AEIOU response: The harmonious combination of media and activities as per the target audience can help create interest and understanding about the topic.
Tool #3: Dialogue
Science communication does not work well as a one-sided talk. Instead, it demands a two-way dialogue with the target audience. In a two-way dialogue, the communicator gets a chance to combine scientific knowledge with the public’s local knowledge and concerns. After all, communicating science in its true essence means to resolve issues and improve the world we live in. Hence, every science practitioner becomes a communicator by default when they engage in talks with the public, peers, and mediators.
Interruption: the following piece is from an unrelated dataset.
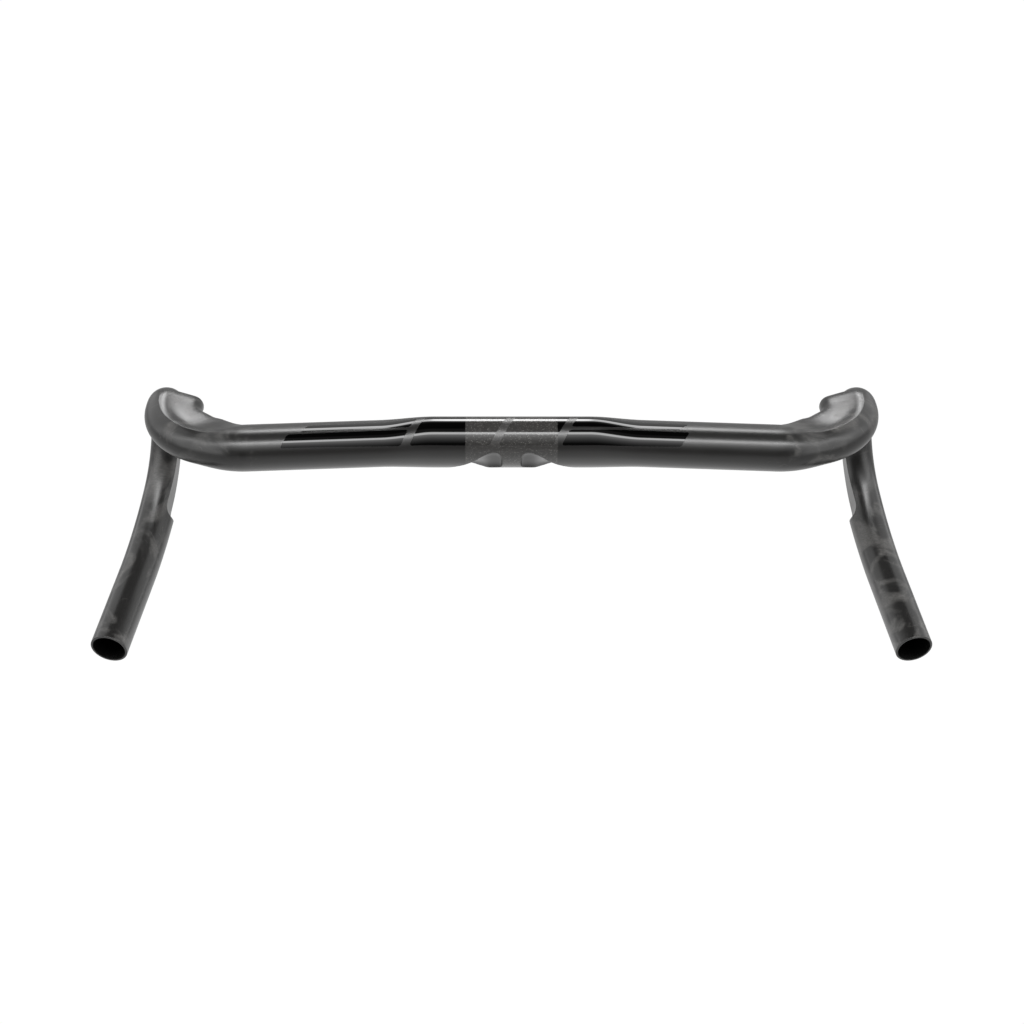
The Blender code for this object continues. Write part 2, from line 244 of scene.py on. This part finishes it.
def radii_at(s, inset, angles, stretch):
    """Radius of the section at s for each angle, offset inwards by inset."""
    reach, closed = reach_at(s, inset)
    radii = np.min(reach[None, :] * stretch, axis=1)
    off = np.interp(np.degrees(angles), VALLEY_ACROSS, (-1.0, 0.0, 1.0))
    valley = sum(step * ease(start, stop, s) for step, start, stop in VALLEY_STEPS)
    radii = radii - valley * np.where(off > 0.0, 1.0 - off ** 2,
                                      np.cos(off * math.pi / 2.0) ** 2)
    if closed > 0.0:
        run = min(max((s - FLAT_END - inset) / FLAT_RUN_OUT, 0.0), 1.0)
        rise = 1.0 - math.sqrt(1.0 - run * run)
        face = FLAT_DEPTH - inset + (CONTROL_R - FLAT_DEPTH + 0.5) * rise
        face = face * closed + 40.0 * (1.0 - closed)
        inner = np.cos(angles)
        limit = np.where(inner > 0.05, face / np.maximum(inner, 0.05), 99.0)
        radii = soft_min(radii, limit)
    if s < CLAMP_HALF:
        floor = scoop_at(s, angles, inset)
        radii = np.where(np.isfinite(floor),
                         soft_min(radii, np.minimum(floor, 99.0), SCOOP_EDGE),
                         radii)
    return radii


def spaced(start, stop, step):
    count = max(1, int(round((stop - start) / step)))
    return list(np.linspace(start, stop, count + 1))


def angle_set(step, *fine):
    """Angles all round at one step, with finer runs of (from, to, step)."""
    coarse = [a for a in np.arange(0.0, 360.0, step)
              if not any(lo - step / 2 < a < hi + step / 2 for lo, hi, _ in fine)]
    return np.radians(sorted(coarse + [a for f in fine for a in spaced(*f)]))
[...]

So, to strike a fruitful dialogue:
- Always pay attention to the context and conditions of the audience and surroundings.
- Avoid using jargon and complicated graphs, data.
- Keep the dialogue interactive and try to use one or the other style elements.
- Try to walk the path of storytelling.
AEIOU response: A productive dialogue can help you achieve all the dimensions of the AEIOU response.
Tip: Listen to podcasts or talks from famous orators or science communicators. Try to take note of the subtle style elements and interactivity they infuse in their conversation.
So, communicating science is similar to brewing the right potion with the right blend of all the elements. Once your audiences love the potion, they will keep coming back for more, and you can take your science to new heights.